>> BEGIN
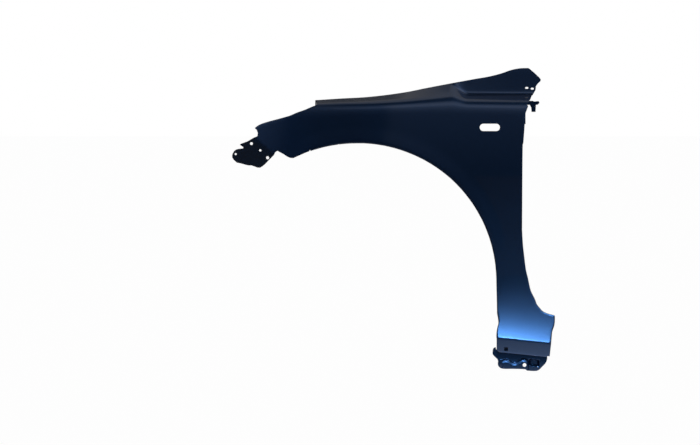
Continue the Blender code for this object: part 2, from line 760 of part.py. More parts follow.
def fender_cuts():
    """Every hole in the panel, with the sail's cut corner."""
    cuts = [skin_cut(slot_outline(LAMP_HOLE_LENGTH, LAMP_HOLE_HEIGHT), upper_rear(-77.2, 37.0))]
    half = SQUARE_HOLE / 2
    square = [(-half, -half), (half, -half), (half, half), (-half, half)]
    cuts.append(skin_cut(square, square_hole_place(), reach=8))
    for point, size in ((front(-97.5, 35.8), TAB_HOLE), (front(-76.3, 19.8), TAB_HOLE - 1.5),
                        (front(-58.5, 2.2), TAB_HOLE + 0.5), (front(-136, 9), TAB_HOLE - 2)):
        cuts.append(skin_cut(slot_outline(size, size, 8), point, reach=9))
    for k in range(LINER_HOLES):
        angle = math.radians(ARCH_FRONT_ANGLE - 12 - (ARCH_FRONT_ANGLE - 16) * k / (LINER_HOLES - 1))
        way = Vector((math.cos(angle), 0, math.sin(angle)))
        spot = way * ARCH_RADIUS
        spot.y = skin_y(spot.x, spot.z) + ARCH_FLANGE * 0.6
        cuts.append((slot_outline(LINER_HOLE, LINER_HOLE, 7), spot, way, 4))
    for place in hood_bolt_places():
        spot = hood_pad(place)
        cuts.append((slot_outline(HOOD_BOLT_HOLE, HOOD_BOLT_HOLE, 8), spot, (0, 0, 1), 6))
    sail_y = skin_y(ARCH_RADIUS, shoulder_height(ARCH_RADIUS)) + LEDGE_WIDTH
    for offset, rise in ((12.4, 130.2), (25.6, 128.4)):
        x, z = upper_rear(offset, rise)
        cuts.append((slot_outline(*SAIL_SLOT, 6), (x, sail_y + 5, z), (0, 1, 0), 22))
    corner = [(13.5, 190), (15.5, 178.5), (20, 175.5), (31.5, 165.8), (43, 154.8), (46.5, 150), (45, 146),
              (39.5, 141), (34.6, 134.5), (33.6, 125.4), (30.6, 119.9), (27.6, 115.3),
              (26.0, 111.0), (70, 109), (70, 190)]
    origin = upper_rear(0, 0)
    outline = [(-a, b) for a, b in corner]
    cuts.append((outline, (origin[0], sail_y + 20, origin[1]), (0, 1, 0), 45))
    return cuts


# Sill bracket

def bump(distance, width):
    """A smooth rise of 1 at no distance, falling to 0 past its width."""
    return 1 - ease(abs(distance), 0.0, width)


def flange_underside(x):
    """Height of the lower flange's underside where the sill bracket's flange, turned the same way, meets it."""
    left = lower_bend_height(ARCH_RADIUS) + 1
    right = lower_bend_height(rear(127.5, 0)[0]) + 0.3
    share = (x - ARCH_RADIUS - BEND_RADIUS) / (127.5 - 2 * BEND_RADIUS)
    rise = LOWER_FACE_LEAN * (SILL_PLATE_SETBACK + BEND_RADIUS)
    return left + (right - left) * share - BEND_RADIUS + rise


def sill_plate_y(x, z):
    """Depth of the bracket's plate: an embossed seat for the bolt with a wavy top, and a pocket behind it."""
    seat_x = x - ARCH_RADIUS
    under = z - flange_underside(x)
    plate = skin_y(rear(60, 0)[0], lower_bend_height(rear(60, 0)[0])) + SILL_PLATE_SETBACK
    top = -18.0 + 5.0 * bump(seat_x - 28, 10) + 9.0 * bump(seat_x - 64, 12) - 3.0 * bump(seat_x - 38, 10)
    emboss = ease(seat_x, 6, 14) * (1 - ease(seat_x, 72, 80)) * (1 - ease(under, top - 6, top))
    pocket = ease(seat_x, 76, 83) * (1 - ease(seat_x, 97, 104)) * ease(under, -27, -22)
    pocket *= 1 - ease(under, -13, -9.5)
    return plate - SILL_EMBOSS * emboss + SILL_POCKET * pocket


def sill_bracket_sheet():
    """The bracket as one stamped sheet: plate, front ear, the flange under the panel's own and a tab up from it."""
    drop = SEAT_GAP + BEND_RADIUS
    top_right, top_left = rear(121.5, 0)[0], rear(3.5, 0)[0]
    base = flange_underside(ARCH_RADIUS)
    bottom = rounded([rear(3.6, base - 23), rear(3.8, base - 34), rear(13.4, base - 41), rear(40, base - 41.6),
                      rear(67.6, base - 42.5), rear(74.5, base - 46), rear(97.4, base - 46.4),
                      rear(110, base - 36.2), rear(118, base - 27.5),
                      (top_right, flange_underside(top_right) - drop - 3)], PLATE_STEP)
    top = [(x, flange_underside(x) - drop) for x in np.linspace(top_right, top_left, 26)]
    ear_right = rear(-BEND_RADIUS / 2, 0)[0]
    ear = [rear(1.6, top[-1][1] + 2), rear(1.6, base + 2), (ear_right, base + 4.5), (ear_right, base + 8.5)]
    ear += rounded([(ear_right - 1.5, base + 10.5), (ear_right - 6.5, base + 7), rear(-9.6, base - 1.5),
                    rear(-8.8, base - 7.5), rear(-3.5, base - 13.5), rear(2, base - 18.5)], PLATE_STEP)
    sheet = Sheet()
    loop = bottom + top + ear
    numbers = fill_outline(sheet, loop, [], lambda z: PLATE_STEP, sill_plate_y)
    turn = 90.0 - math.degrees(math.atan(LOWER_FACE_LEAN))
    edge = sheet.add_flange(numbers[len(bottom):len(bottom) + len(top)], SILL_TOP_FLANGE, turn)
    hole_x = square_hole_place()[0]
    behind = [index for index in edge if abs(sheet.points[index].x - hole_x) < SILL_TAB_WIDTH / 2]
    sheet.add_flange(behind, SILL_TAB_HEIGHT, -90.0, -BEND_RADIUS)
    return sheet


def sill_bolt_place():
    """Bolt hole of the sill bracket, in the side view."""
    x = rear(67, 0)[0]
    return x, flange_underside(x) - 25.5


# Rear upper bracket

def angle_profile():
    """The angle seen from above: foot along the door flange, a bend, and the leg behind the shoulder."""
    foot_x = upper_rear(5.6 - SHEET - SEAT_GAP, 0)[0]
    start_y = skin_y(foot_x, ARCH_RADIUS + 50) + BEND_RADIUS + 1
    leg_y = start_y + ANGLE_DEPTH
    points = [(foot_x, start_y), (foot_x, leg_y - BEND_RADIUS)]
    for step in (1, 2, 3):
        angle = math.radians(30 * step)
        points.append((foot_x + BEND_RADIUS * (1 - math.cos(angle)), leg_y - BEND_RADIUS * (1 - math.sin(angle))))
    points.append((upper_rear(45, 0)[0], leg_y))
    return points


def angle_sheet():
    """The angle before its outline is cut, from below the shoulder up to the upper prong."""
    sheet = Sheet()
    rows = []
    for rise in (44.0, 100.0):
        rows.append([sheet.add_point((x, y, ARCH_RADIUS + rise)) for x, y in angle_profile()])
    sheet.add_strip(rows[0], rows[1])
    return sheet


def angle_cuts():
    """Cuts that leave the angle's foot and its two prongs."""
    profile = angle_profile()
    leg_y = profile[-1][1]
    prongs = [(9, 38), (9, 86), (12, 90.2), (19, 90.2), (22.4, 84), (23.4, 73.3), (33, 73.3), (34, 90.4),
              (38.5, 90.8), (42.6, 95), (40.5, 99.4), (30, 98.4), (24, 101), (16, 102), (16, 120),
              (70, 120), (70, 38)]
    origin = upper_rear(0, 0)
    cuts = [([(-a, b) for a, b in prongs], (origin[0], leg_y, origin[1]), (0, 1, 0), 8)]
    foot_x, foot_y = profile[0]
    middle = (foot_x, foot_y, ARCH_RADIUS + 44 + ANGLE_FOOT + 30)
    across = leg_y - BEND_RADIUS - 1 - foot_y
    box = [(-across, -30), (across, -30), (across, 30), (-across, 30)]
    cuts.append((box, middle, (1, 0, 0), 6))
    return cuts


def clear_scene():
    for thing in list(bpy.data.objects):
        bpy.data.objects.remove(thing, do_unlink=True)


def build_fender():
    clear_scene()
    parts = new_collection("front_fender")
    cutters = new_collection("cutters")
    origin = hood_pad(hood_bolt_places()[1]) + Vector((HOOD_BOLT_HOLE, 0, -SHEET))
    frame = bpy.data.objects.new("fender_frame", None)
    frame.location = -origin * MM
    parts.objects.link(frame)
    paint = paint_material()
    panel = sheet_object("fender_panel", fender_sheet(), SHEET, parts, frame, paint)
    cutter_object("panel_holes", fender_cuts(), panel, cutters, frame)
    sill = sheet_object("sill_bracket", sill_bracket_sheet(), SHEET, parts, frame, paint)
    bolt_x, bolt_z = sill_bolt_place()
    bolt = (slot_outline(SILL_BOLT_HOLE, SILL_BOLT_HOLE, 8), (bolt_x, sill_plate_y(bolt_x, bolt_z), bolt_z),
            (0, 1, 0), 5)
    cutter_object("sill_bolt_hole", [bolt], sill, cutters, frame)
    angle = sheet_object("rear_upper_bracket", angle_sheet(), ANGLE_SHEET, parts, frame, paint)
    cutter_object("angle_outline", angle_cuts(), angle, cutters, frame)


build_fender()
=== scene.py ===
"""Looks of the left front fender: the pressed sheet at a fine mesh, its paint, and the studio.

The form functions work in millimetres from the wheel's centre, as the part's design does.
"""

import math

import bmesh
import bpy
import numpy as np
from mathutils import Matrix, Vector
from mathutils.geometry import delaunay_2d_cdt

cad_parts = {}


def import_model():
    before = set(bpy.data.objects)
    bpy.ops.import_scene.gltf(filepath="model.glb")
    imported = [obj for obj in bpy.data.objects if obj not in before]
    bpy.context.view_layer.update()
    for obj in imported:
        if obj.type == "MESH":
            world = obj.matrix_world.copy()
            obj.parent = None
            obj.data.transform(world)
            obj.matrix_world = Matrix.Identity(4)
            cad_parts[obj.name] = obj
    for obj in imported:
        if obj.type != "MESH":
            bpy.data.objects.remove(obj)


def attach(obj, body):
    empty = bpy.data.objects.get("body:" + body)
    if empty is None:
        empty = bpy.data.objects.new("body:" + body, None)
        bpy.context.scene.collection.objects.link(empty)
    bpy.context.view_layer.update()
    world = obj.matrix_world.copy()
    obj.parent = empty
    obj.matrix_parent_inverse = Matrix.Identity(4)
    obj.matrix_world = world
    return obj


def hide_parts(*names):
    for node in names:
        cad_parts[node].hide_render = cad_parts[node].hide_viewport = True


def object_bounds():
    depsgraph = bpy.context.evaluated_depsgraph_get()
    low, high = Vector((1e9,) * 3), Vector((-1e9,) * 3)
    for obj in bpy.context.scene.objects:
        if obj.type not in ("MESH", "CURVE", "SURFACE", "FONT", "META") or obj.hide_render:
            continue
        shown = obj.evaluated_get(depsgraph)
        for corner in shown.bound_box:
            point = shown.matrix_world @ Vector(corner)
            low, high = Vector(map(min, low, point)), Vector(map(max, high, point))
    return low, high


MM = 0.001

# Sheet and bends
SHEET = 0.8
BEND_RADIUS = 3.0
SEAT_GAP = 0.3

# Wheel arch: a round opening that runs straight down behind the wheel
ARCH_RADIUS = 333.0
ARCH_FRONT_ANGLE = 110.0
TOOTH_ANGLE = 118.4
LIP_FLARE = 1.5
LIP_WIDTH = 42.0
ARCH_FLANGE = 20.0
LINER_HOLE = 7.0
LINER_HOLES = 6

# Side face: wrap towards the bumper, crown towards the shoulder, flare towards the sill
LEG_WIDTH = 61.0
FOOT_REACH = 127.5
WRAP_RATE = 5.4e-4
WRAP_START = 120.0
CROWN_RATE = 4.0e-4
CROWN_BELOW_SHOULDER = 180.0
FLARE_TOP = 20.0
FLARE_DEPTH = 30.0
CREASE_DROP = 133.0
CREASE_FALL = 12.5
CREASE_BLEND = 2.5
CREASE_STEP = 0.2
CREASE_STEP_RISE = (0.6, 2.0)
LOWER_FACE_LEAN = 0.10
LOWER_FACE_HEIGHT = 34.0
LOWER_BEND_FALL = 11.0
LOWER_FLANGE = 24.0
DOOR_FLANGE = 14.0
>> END
The lines from the one containing "paint = paint_material()" to the one containing "obj.data.transform(world)", both included, are to be extracted exactly; give no other line.

Written answer »
    paint = paint_material()
    panel = sheet_object("fender_panel", fender_sheet(), SHEET, parts, frame, paint)
    cutter_object("panel_holes", fender_cuts(), panel, cutters, frame)
    sill = sheet_object("sill_bracket", sill_bracket_sheet(), SHEET, parts, frame, paint)
    bolt_x, bolt_z = sill_bolt_place()
    bolt = (slot_outline(SILL_BOLT_HOLE, SILL_BOLT_HOLE, 8), (bolt_x, sill_plate_y(bolt_x, bolt_z), bolt_z),
            (0, 1, 0), 5)
    cutter_object("sill_bolt_hole", [bolt], sill, cutters, frame)
    angle = sheet_object("rear_upper_bracket", angle_sheet(), ANGLE_SHEET, parts, frame, paint)
    cutter_object("angle_outline", angle_cuts(), angle, cutters, frame)


build_fender()
=== scene.py ===
"""Looks of the left front fender: the pressed sheet at a fine mesh, its paint, and the studio.

The form functions work in millimetres from the wheel's centre, as the part's design does.
"""

import math

import bmesh
import bpy
import numpy as np
from mathutils import Matrix, Vector
from mathutils.geometry import delaunay_2d_cdt

cad_parts = {}


def import_model():
    before = set(bpy.data.objects)
    bpy.ops.import_scene.gltf(filepath="model.glb")
    imported = [obj for obj in bpy.data.objects if obj not in before]
    bpy.context.view_layer.update()
    for obj in imported:
        if obj.type == "MESH":
            world = obj.matrix_world.copy()
            obj.parent = None
            obj.data.transform(world)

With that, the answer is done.